東京の山村 – 峰

奥多摩湖沿いの道路とは峰谷橋で別れて沢沿いを進む。細い道はくねくねと曲がりながら緩やかに登り、山の懐へと入っていく。「雲風呂」「雨降り」「下り」という奇妙な名前の集落を過ぎた先が「峰谷」だ。バスはここまでしか来ない。もっともそのバスも、朝昼夕の一日三本しかない。

峰谷で道は二手に別れて登っていく。右を行けば「奥」、左を行けば「峰」、どちらも東京最奥の山村だ。

今回は左を行く。峰を通ってその先の山へ登るのだ。

峰谷までは緩やかだった道は、ここから急になる。沢を離れて山に取り付くのだ。九十九折の舗装路を歩いていると、軽トラックが1台、追い抜いていった。

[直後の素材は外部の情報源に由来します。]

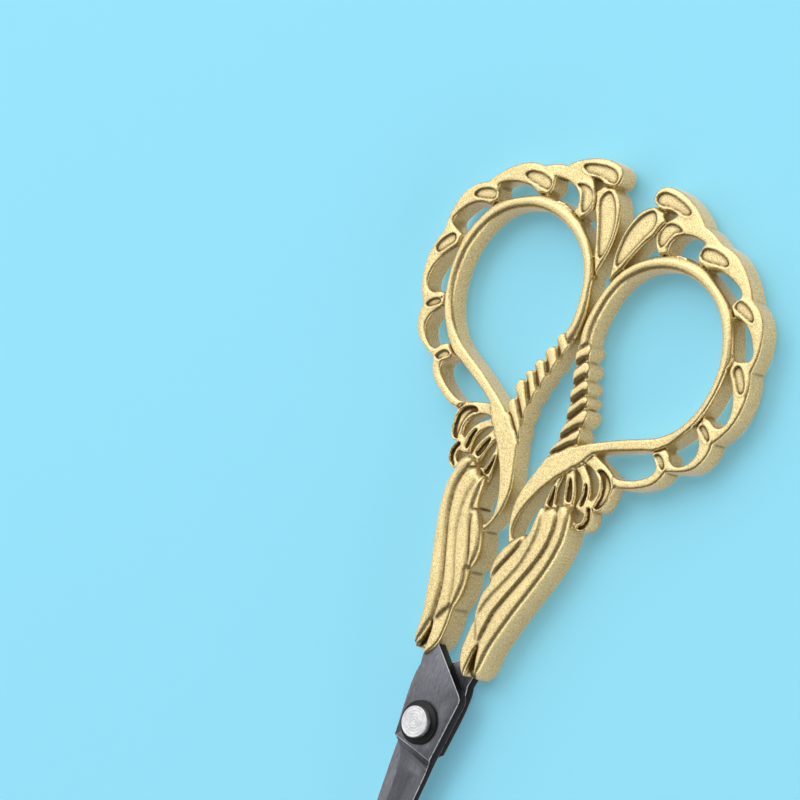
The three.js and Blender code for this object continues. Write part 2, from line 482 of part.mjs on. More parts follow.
// One blade, built as the front blade with its inner face at z = 0. The rear blade is the same
// blade turned half round the Y axis.
function blade(isFront) {
  const wide = SHOULDER_WIDTH / drawnShoulder;
  const flat = ([x, y]) => [x * wide, y];
  const down = ([x, y]) => {
    const stretch = (BLADE_REACH - GRIND_START) / (drawnReach - GRIND_START);
    return [x * wide, y > -GRIND_START ? y : -GRIND_START + (y + GRIND_START) * stretch];
  };
  const away = new THREE.Vector2(1.1, -1.0).setLength(NECK_GAP);
  const neck = NECK_EDGE.map(([x, y]) => {
    const [hx, hy] = onHandle([x, y]);
    return [hx + away.x, hy + away.y];
  });
  const right = SHOULDER_RIGHT.map(flat);
  const left = SHOULDER_LEFT.map(flat);
  const outline = closedChain([
    [neck[0], right[0]],
    right.slice(0, 3),
    [right[2], right[3]],
    SPINE_LINE.map(down),
    EDGE_LINE.map(down),
    left,
    [left[left.length - 1], neck[2]],
    neck.slice().reverse(),
  ], 0.02);
  const plate = toSolid(slab(outline, 0, BLADE_THICKNESS, BLADE_BREAK));
  const tangLow = (BLADE_THICKNESS - TANG_THICKNESS) / 2;
  const tang = toSolid(slab(tangBand(-1, 0, 2.4, 0), tangLow, tangLow + TANG_THICKNESS));

  const bore = RIVET_DIAMETER / 2 + RIVET_CLEARANCE;
  const hole = new THREE.CylinderGeometry(bore, bore, BLADE_THICKNESS + 2, 40).rotateX(Math.PI / 2);
  hole.translate(0, 0, BLADE_THICKNESS / 2);
  const body = plate.add(tang).subtract(toSolid(hole)).subtract(toSolid(grinding(wide)));
  const geometry = toGeometry(body).translate(0, 0, bladeLow);
  return isFront ? geometry : geometry.rotateY(Math.PI);
}

// A solid of revolution about Z from [radius, z] points.
function revolved(profile, segments = 48) {
  const points = profile.map(([radius, z]) => new THREE.Vector2(radius, z));
  return new THREE.LatheGeometry(points, segments).rotateX(Math.PI / 2);
}

function rivet() {
  const headLow = bladeHigh + 2 * SEAT_GAP + WASHER_THICKNESS;
  const headHigh = headLow + HEAD_HEIGHT;
  const tailHigh = -bladeHigh - SEAT_GAP;
  const shaft = RIVET_DIAMETER / 2;
  const head = HEAD_DIAMETER / 2;
  const tail = TAIL_DIAMETER / 2;
  return revolved([
    [0, -tailLow],
    [tail - HEAD_BREAK, -tailLow],
    [tail, -tailLow + HEAD_BREAK],
    [tail, tailHigh],
    [shaft, tailHigh],
    [shaft, headLow],
    [head, headLow],
    [head, headHigh - HEAD_BREAK],
    [head - HEAD_BREAK, headHigh],
    [0, headHigh],
  ]);
}

function washer() {
  const low = bladeHigh + SEAT_GAP;
  const high = low + WASHER_THICKNESS;
  const outer = WASHER_DIAMETER / 2;
  const inner = RIVET_DIAMETER / 2 + RIVET_CLEARANCE;
  return revolved([[inner, low], [outer, low], [outer, high - 0.1], [outer - 0.1, high], [inner, high], [inner, low]]);
}

function piece(name, geometry, finish) {
  const mesh = new THREE.Mesh(geometry, new THREE.MeshStandardMaterial(finish));
  mesh.name = name;
  mesh.position.set(0, pivotY, middleZ);
  return mesh;
}

const scissors = new THREE.Group();
scissors.name = 'embroidery_scissors';
scissors.add(
  piece('left_handle', handle(-1), GOLD),
  piece('right_handle', handle(1), GOLD),
  piece('front_blade', blade(true), STEEL),
  piece('rear_blade', blade(false), STEEL),
  piece('pivot_rivet', rivet(), BRIGHT),
  piece('pivot_washer', washer(), BLACK),
);

export default scissors;
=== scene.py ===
"""Small embroidery scissors: two cast gold handles, two dark steel blades and a bright turned rivet.

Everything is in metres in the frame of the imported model. The drawings below are in millimetres from the pivot
axis, on the plane between the two blades, with the finger rings toward +Y.
"""
import json
import logging
import math
from contextlib import contextmanager
from dataclasses import dataclass
from enum import Enum
from typing import Callable, Iterator

import bmesh
import bpy
import numpy as np
from mathutils import Matrix, Vector


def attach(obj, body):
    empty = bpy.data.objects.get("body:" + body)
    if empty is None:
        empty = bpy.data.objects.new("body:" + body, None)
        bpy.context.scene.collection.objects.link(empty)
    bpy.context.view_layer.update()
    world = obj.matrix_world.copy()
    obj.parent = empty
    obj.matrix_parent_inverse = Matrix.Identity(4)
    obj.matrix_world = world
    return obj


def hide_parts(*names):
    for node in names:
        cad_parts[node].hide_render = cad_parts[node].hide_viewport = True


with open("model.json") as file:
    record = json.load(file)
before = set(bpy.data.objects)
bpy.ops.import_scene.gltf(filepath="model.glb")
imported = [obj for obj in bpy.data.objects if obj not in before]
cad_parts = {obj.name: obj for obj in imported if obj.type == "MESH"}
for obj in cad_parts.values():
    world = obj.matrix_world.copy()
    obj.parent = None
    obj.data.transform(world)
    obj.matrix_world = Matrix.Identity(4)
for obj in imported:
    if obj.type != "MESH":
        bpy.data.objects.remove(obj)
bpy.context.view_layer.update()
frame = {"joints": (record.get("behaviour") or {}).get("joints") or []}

MM = 0.001
HINGE = frame["joints"][0]
PIVOT = Vector(HINGE["pos_m"])

log = logging.getLogger("scissors")

Points = list[list[float]]
Runs = list[Points]
Skin = tuple[np.ndarray, np.ndarray, dict[str, np.ndarray]]
Color = tuple[float, float, float, float]
Triple = tuple[float, float, float]
Socket = bpy.types.NodeSocket
Value = Socket | float | tuple
Inputs = dict[str | int, Value]

# Edges sharper than SHARP_ANGLE are rounded, and a face is a wall where its normal's Z is under WALL_LEAN.
SHARP_ANGLE = math.radians(33)
WALL_LEAN = 0.5
SMOOTH_ANGLE = math.radians(40)
TURN_STEPS = 96
MERGE_DISTANCE = 1e-7

# How often the grid of the casting is searched for folds, and the value that fills them.
FILL_ROUNDS = 3
BARELY_INSIDE = -1e-3


class Side(Enum):
    """Which half of the scissors a piece belongs to, as the sign of X of its finger ring."""

    LEFT = -1
    RIGHT = 1


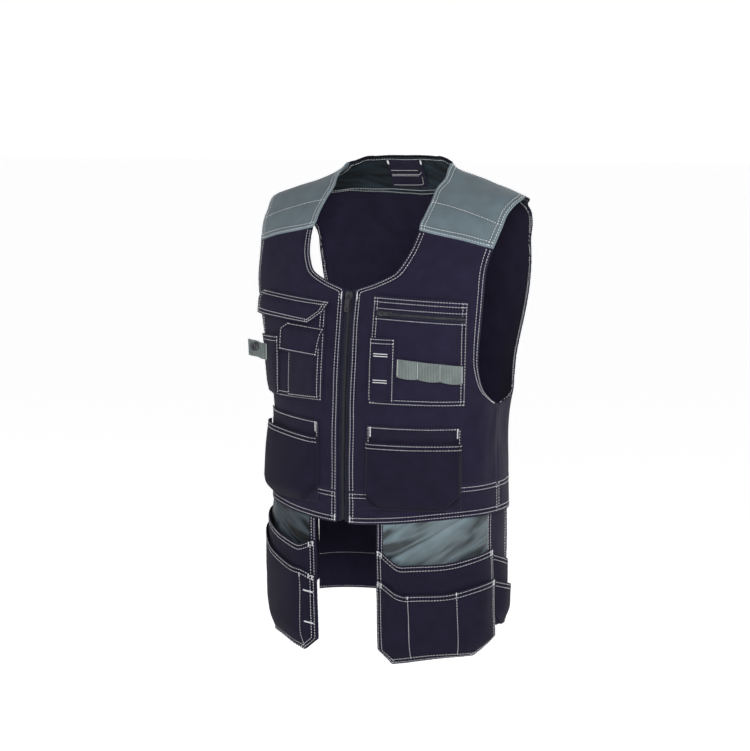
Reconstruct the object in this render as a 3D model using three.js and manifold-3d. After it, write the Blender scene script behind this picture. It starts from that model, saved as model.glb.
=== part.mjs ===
// A utility work vest in its worn form, in millimetres.
// +Z is up, the front faces -Y and the wearer's left is +X.
// The origin lies between the shoulders, at the height where the vest sits on them.
import * as THREE from "three";
import { mergeVertices } from "three/addons/utils/BufferGeometryUtils.js";
import Module from "manifold-3d";

const wasm = await Module();
wasm.setup();

// Driving dimensions of the body.
const BODY_LENGTH = 517; // from the shoulder seat to the front hem at the zip
const CHEST_WIDTH = 462;
const CHEST_DEPTH = 266;
const NECK_WIDTH = 212; // between the two neck points
const NECK_DEPTH = 155; // from the seat to the top of the zip
const NECK_POINT_RISE = 37.3;
const BACK_NECK_RISE = 49;
const TIP_DROP = 13; // from the seat to the shoulder tip
const UNDERARM_DROP = 331;
const HEM_DIP = 17; // how far the front hem sinks from the side to the zip
const BAND_HEIGHT = 49;
const TAIL_LENGTH = 181; // from the waist hem to the tail's own hem

// Cloth.
const SHELL = 2;
const BAND_SHELL = 2.4;
const PATCH_CLOTH = 1.6;
const LINING_CLOTH = 1;
const GAP = 0.8; // between two layers of cloth
const SEAM = 0.4; // between two panels that are sewn edge to edge
const YOKE_SEAM = 2; // between the back yoke and the back panel, where the cloth bends

// The front zip.
const ZIP_OPENING = 22; // between the two front edges
const TAPE_WIDTH = 24;
const TAPE_CLOTH = 1;
const TEETH_WIDTH = 6;
const TEETH_HEIGHT = 2.6;
const SLIDER = { width: 11, length: 14, height: 4, pullLength: 25, pullWidth: 8 };

// Shoulder yokes, back yoke, neck facing and the bare patch in the neck.
const YOKE_DROP = { neck: 63, arm: 88 };
const YOKE_BEHIND = 0.035; // share of the back quarter that the grey yoke laps behind the shoulder line
const BACK_YOKE_DROP = { neck: 14, arm: 40 };
const FACING_INSET = 1.5;
const NECK_PATCH = { width: 66, height: 44, inset: 4, shift: -8, lean: 10 };

// Chest pockets. "near" and "far" are measured round the body from the zip's centre line, "slope" is
// how much lower the far end of a top edge is.
const CHEST_LEFT = { near: 47, far: 198, top: 163, slope: 5, bottom: 328, depth: 3 };
const CHEST_RIGHT = { near: 40, far: 195, top: 186, slope: -6, bottom: 330, depth: 2 };
const CHEST_FLAP = { near: 34, far: 191, top: 175, slope: -12, drop: 38, stand: 4 };
const PHONE_POUCH = { near: 44, far: 110, top: 232, slope: -4, bottom: 326, depth: 3 };
const PHONE_FLAP = { near: 37, far: 125, top: 217, slope: -6, drop: 44, stand: 0.5 };
const PEN_POUCH = { near: 136, far: 193, top: 234, slope: 0, bottom: 326, depth: 2 };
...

1時間も登ると最初の民家が現れた。山の斜面に貼り付くようにして建てられた一軒家だ。そこからさらに登っていくと、道は緩やかになり、視界が開けた。ここが峰だ。隠れ里、もしくは桃源郷、そんな言葉がぴったりのところである。

山の中腹にこんな平坦な場所があり、そこにも集落があって人が暮らしているというのは、なんだか不思議な気持ちになる。

ここを訪れるのは10年ぶり? いや、それ以上だろうか。ひさしぶりのその姿は、なにも変わってないように見えた。

峰の中心部を過ぎてさらに登ると現れる一軒家が最終民家だ。舗装路はもう少しだけ上へと続く。

舗装路の終点から山道が始まる。